The Minnesota football case was a microcosm of many of the issues surrounding athletics and sexual violence. Most profoundly evident in both the disturbing reports of the incident and in the boycott itself was the potential danger of that close-knit, familial bond among teammates. Jessica Luther, author of “Unsportsmanlike Conduct: College Football and the Politics of Rape,” says that when that team mentality goes unsupervised, it can have horrifying consequences.
“[It’s] an incredibly close-knit group of men, which is good for those spaces to exist,” Luther said. “At the same time, we often see particular issues that come out of them when they remain unchecked … something like 40 percent [of cases studied in her book] involve multiple perpetrators, which is a super high percentage for gang rape.”
It isn’t just a familial bond between teammates that leads athletes to sexual violence, though. A 2016 study by Jennifer McGovern and Patrick Murray found that student-athletes scored lower on a test of understanding sexual consent than the general college population. While the results were not statistically significant, the difference was there, across all demographic divisions.
Luther said that the bulk of the blame for that lack of knowledge should land squarely on the shoulders of coaches and administrators in the athletic departments. According to her, the college athletics system is set up to encourage turning a blind eye to sexual violence in favor of on-field performance.
“For a lot of people, we don't trust the people in charge to do the right work, we don’t trust them to do the preventative education,” Luther said. “The system itself, the way it's set up, doesn't encourage that. It encourages you to exploit these players for what they can do for you on the field, which in turn is good for your job security and good for your pocket book.”
In an effort to combat this lack of education, FUTURES Without Violence, a 35-year old organization dedicated to preventing violence against women and girls, crafted the Coaching Boys into Men program in 2001. CBIM provides coaches with a “playbook” on how to talk about sexual assault and empowers them to use their influence to teach their athletes about healthy relationships and effective bystander behavior.
The impact that the program had was swift and noticeable. In a 2012 study, Elizabeth Miller found a statistically significant increase among athletes that received CBIM in both knowledge of abusive behaviors and intentions to intervene. In schools where the program was implemented, Miller saw a decrease in the number of incidents of violence compared to schools that did not receive the program.

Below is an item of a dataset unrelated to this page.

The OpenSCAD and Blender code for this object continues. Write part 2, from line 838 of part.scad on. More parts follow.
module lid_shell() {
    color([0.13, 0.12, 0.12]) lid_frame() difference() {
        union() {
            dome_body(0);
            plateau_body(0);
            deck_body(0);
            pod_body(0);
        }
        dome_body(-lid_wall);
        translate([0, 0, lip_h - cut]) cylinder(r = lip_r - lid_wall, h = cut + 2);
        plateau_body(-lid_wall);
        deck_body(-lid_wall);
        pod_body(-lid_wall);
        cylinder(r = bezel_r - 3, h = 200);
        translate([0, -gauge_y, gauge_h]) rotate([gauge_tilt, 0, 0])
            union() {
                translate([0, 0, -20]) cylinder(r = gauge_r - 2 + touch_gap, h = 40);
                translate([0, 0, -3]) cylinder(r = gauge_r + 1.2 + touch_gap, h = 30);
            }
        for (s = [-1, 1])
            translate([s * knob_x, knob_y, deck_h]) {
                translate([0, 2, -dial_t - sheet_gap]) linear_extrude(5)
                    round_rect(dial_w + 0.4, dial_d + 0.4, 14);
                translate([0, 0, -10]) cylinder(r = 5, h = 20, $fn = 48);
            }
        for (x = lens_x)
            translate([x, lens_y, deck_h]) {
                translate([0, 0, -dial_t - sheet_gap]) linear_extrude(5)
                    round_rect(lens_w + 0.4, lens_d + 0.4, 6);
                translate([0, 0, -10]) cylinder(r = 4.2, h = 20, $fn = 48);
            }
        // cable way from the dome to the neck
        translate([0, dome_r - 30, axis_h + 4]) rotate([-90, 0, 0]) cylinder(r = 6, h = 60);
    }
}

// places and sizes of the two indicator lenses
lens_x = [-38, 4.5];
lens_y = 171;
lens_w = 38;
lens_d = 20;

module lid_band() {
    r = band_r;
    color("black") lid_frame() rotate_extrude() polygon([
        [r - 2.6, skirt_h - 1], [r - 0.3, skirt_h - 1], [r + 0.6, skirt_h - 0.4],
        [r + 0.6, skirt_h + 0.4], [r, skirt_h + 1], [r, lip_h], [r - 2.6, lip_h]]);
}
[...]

“We've realized that coaches have such an incredible impact and influence on young men's lives,” Yesenia Gorbea, a senior program specialist with FUTURES, said. “That’s the number one protective factor in terms of the effectiveness of the program.”

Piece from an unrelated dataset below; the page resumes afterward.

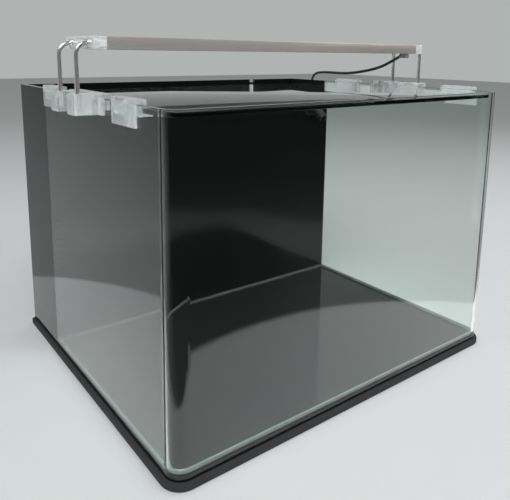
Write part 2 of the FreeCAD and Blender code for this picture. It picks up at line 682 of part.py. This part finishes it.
def made(label, shape):
    item = doc.addObject("Part::Feature", label)
    item.Shape = shape
    return piece(item, label)


def lampCord():
    # From the gland back over the lid, over the right rim and down behind the tank.
    radius = size("cordRadius")
    startZ = size("matThick") + size("glassHeight") + size("barLift") - size("glandDrop")
    route = [
        (*cordStart, startZ), (*cordFirst, startZ - cordFall), (233, -20, 385.9), (230, 2, 380),
        (228, 23, 376.3), (227, 46, 373.6), (230, 70, 373.3), (235, 96, 373.4), (239, 118, 373),
        (245, 141, 371), (254, 160, 363.5), (264, 174, 346), (268, 182, 318), (269, 188, 272),
        (270, 193, 214), (270, 197, 155), (272, 201, 98), (274, 207, 52), (272, 224, 21),
        (267, 246, cordFloor), (254, 264, cordFloor), (234, 278, cordFloor), (212, coilTop - 1, cordFloor),
        (coilMiddle[0], coilTop, cordFloor),
    ]
    made("lamp_cord", tube([Vector(*point) for point in route], radius))


def cordCoil():
    # Two layers of turns, two turns wide, as one ring.
    pitch = 2 * size("cordRadius") + size("layerGap") / 2
    high = 4 * size("cordRadius") + 2 * size("layerGap")
    middle = Vector(*coilMiddle, 0)
    ring = Part.makeCylinder(size("coilRadius") + pitch, high, middle)
    hole = Part.makeCylinder(size("coilRadius") - pitch, high, middle)
    made("lamp_cord_coil", ring.cut(hole))


def cordTail():
    # The free end leaves the upper layer of turns and comes down to the plug.
    plugZ = size("plugRadius") + size("layerGap")
    upperZ = cordFloor + 2 * size("cordRadius") + size("layerGap")
    middleX = coilMiddle[0]
    end = Vector(middleX - 40, coilTop, plugZ)
    tail = [(middleX + 8, coilTop, upperZ), (middleX - 9, coilTop, upperZ), (middleX - 25, coilTop, plugZ), end]
    made("lamp_cord_tail", tube([Vector(*point) for point in tail], size("cordRadius")))
    way = Vector(-1, 0, 0)
    grip = Part.makeCylinder(size("plugRadius"), size("plugGrip"), end, way)
    tip = Part.makeCylinder(size("plugTipRadius"), size("plugTip"), end + way * size("plugGrip"), way)
    made("lamp_plug", grip.fuse(tip))


def check():
    for item in doc.Objects:
        if "Invalid" in item.State or "Error" in item.State:
            raise RuntimeError(f"{item.Label} failed: {item.State}")
    for label, item in pieces.items():
        if item.Shape.isNull() or not item.Shape.isValid() or not item.Shape.Solids:
            raise RuntimeError(f"{label} has no sound shape")


levelingMat()
bottomPane()
bentGlassWall()
backPane()
baseBead()
partition()
overflowComb()
intakeGrille()
chamberLiners()
dividers()
lid()
lidClips()
lampBrackets()
lampHousing()
lampInside()
endCaps()
wireLegs()
pump()
riserPipe()
returnNozzle()
filterMedia()
lampCord()
cordCoil()
cordTail()
cordGland()

doc.recompute()
check()
os.makedirs("parts", exist_ok=True)
for label, item in pieces.items():
    item.Shape.exportStep(f"parts/{label}.step")
    bounds = item.Shape.BoundBox
    print(f"{label}: {len(item.Shape.Solids)} solid, x {bounds.XMin:.1f} {bounds.XMax:.1f}"
          f" y {bounds.YMin:.1f} {bounds.YMax:.1f} z {bounds.ZMin:.1f} {bounds.ZMax:.1f}")
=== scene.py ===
import json
import math
import bpy
from mathutils import Matrix, Vector

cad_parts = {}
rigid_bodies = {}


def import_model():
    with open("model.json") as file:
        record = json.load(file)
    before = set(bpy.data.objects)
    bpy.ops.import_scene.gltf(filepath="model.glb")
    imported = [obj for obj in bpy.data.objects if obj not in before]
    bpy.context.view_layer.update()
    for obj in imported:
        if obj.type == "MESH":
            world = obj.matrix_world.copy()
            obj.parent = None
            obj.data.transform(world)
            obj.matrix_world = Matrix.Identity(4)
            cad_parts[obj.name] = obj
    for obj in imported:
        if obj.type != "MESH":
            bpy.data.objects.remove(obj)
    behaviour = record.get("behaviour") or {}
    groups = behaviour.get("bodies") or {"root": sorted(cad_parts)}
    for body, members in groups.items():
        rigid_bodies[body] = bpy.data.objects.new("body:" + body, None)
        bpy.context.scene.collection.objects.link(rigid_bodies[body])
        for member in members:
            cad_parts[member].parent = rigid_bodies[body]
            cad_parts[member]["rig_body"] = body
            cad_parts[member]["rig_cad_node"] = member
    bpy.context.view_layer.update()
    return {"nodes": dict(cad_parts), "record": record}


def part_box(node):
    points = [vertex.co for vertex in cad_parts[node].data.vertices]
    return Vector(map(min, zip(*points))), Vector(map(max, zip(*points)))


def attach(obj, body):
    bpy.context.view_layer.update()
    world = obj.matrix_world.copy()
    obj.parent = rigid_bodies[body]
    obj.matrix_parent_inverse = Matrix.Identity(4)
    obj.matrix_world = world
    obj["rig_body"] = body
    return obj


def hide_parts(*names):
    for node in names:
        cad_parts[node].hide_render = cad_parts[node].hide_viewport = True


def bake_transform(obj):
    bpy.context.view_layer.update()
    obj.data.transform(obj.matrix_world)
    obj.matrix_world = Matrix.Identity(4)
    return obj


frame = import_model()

nodes = frame["nodes"]
bodyOf = {node: body for body, members in frame["record"]["behaviour"]["bodies"].items() for node in members}
slotOf = {part["node"]: part["material_slot"] for part in frame["record"]["subparts"]}
scene = bpy.context.scene
scene.view_settings.view_transform = "Standard"
up = Vector((0, 0, 1))


cameraSettings = {
    "place": (-0.4729, -0.6242, 0.4052),
    "turn": 37.21,
    "down": 10.5,
    "roll": 0.73,
    "lens": 40.24,
    "shiftY": -0.1796,
}


def makeCamera(s):
    turn, down, roll = (math.radians(s[key]) for key in ("turn", "down", "roll"))
    ahead = Vector((math.sin(turn) * math.cos(down), math.cos(turn) * math.cos(down), -math.sin(down)))
    right = ahead.cross(up).normalized()
    top = right.cross(ahead)
    rolledRight = right * math.cos(roll) + top * math.sin(roll)
    rolledTop = top * math.cos(roll) - right * math.sin(roll)
    bpy.ops.object.camera_add()
    camera = bpy.context.object
    camera.name = "camera"
    turned = Matrix((rolledRight, rolledTop, -ahead)).transposed().to_4x4()
    camera.matrix_world = Matrix.Translation(s["place"]) @ turned
    camera.data.lens = s["lens"]
    camera.data.sensor_width = 36
    camera.data.shift_y = s["shiftY"]
    camera.data.clip_start = 0.01
    scene.camera = camera


makeCamera(cameraSettings)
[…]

Through the program’s playbook, CBIM has harnessed the team mentality that often leads to violence and flipped the script, pushing student-athletes to teach one another and intervene when they see dangerous behavior.
“Another protective factor that is really critical is the team in and of itself, being similar to a family system,” Gorbea said. “They’re more likely to intervene because they are going through this experience together. So leveraging the power of a team is also really critical.”
Gorbea added that giving student-athletes the tools to educate each other is crucial to spreading awareness and mitigating sexual violence. That’s what makes groups like We’re Better Than That, a student organization at UW-Madison that seeks to bring men—including those in athletics—into the conversation about sexual violence, so important.
We’re Better Than That hosts workshops and coordinates with other student-athlete organizations to give athletes a space for healthy discourse on prevention and awareness of sexual violence. Grace Wold, Vice President of We’re Better Than That and member of the UW swim and dive team, said that the athlete-to-athlete discussion they provide can be remarkably effective.
“The fact that other athletes are hosting these workshops and being in front and talking with them, it makes it more relatable,” Wold said. “I think it’s really powerful.”
She added that student-athletes carry a lot of social capital that they can use to educate other non-athletes on campus.
“Especially on this campus, [athletes] are empowered leaders,” Wold said. “They’re people who care about their fellow Badgers and they want to make changes on campus towards that difference.”
Luther echoed all the same sentiments about the influence that players can have at a school like UW.
“They have a certain status on campus that other students just don’t have,” she said. “Those guys have literally the most recognizable faces on campus, more so than almost anyone, and so students listen to them, care about what they have to say.”
But while she acknowledges the potential for change from within the student-athlete community, Luther firmly believes that to make a lasting improvement in the athletic social sphere, change has to come from the people at the top.
“If we are paying attention and we are trying to respond, it often falls very much on them, the accountability of that single individual,” she said. “And not that that's not important, but I think it is important to always be asking about who at the top of the chain is making bad choices.”
With the constant cycling of athletes in and out of the system year-to-year, it’s too dangerous to rely on individual student-athletes to create a paradigm shift in the culture of college athletics. To make an active change in the culture of sexual violence, coaches, athletic directors and other administrators have to take up the mantle.
“If we're ever gonna fix this, it's not gonna be about one individual case,” Luther said.
“If we're going to do the preventative work, it’s going to come from the people who don’t leave every four years.”